Au cours des cinquante ans qui ont suivi, les variegatas se sont multipliés, évoluant dans quatre directions : vers des sépales très foncés ; vers des teintes plus brunes aux pétales ; vers des sépales où le violet s’affirme à côté du brun-rouge ; mais aussi vers des tons pastel, où le jaune devient primevère et le violet mauve tendre. Exemple de la première évolution, PEKING SUMMER (Schreiner 83) dont les sépales sombres s’accordent si bien avec l’or des pétales. Du côté de l’ambre ou du miel aux pétales il faut parler de SYNCOPATION (Gatty 84), SPANISH BOLD (Blyth B. 86), sombre mais somptueux, et même du petit Français CORBIÈRES (Ségui 82). Pour illustrer la troisième évolution, choisissons GALA MADRID (Peterson 68), père du précédent et formidable iris cuivre et pourpre, puis EDITH WOLFORD (Hager 86 – DM 93), jaune citron et indigo, ainsi que le récent JURASSIC PARK (Lauer 95) qui est issu d’EDITH WOLFORD. Enfin pour la quatrième variante arrêtons-nous au ravissant SWEDISH MODERN (Babson 76), jaune paille et bleu tendre, bien ondulé, ou à son égal BETTY SIMON (Hamblen 76), à peine plus mauve aux sépales.

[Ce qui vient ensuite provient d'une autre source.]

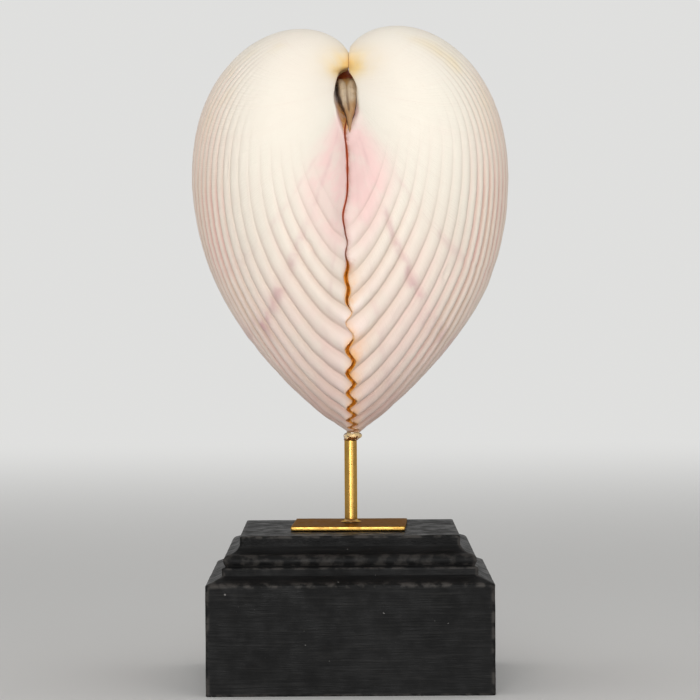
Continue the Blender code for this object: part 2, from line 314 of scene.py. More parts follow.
def seam_shift(arc):
    """Where the two halves meet, sideways: each half's grooves reach across to the other's ribs."""
    along = arc / MM
    swing = SEAM_SWING - 0.62 * eased(abs(arc), *SWING_DROPS) - 0.33 * eased(abs(arc), *SWING_ENDS)
    wider, middle, width = WIDER_SWING
    swing += wider * hump(along, middle, width)
    zigzag = -swing * math.cos(math.tau * rib_phase(arc))
    far, middle, width = SEAM_HUMP
    aside = far * hump(along, middle, width)
    aside += sum(far * eased(along, start, end) for far, start, end in SEAM_STEPS)
    return (zigzag + aside * fading(arc, *SEAM_STRAIGHT)) * MM


def seam_gap(arc):
    """Half of the opening between the two margins."""
    open_low = 0.62 * fading(abs(arc), *LOW_GAPE_ENDS)
    open_mid = 0.55 * eased(arc, *MIDDLE_GAPE_BEGINS) * fading(arc, *MIDDLE_GAPE_ENDS)
    open_high = 0.08 * eased(arc, *HIGH_GAPE_BEGINS)
    uneven = 0.12 * noise.noise(Vector((arc / (3.1 * MM), 4.7, 0.0)))
    return max(0.16, 0.2 + open_low + open_mid + open_high + uneven) * MM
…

Aujourd’hui les variegatas n’ont pas fini d’évoluer, soit qu’ils continuent d’accroître l’effet de contraste, comme chez ANDALOU (Cayeux 95), soit qu’ils s’ornent de pétaloïdes, comme le petit tchèque PEGAS (Smid 80), soit même qu’ils inversent les couleurs ! Depuis peu, en effet, il existe des variegatas inversés. L’une des premières apparitions de ce nouveau modèle a été CUP OF COCOA (Plough 82), où le jaune chamois des pétales est fortement infus de lavande, les sépales conservant la couleur initiale ; puis vint SILICON PRAIRIE (Stanek 91), où les couleurs sont bien inversées mais les teintes encore très pâles. En 2000 deux nouveautés ont nettement enfoncé le clou : SADDLE UP (Christopherson) – pétales lavande, sépales chamois et barbes mandarine – et surtout WONDERFUL TO SEE (Kerr) – pétales mauve parme, sépales jaune safrané, barbes or. La série continue en 2003 et 2004. APPOLLO’S ROBE (Carter 2003) offre du jaune tilleul aux sépales, du mauve aux pétales avec des côtes où grimpe le tilleul des sépales. FARE THEE WELL (Christopherson 2004) renouvelle l’expérience de SADDLE UP, avec le même « père » (HULA DANCER*), mais une autre « mère » (STORYBOOK au lieu de NANCY GLAZIER). Toutes ces améliorations et transformations laissent présager un bel avenir au modèle variegata.
* HULA DANCER (Shoop 85), comme quelques autres iris de George Shoop, est un bicolore inversé avec des pétales rose bruyère et des sépales abricot, où le jaune, donc, est déjà présent.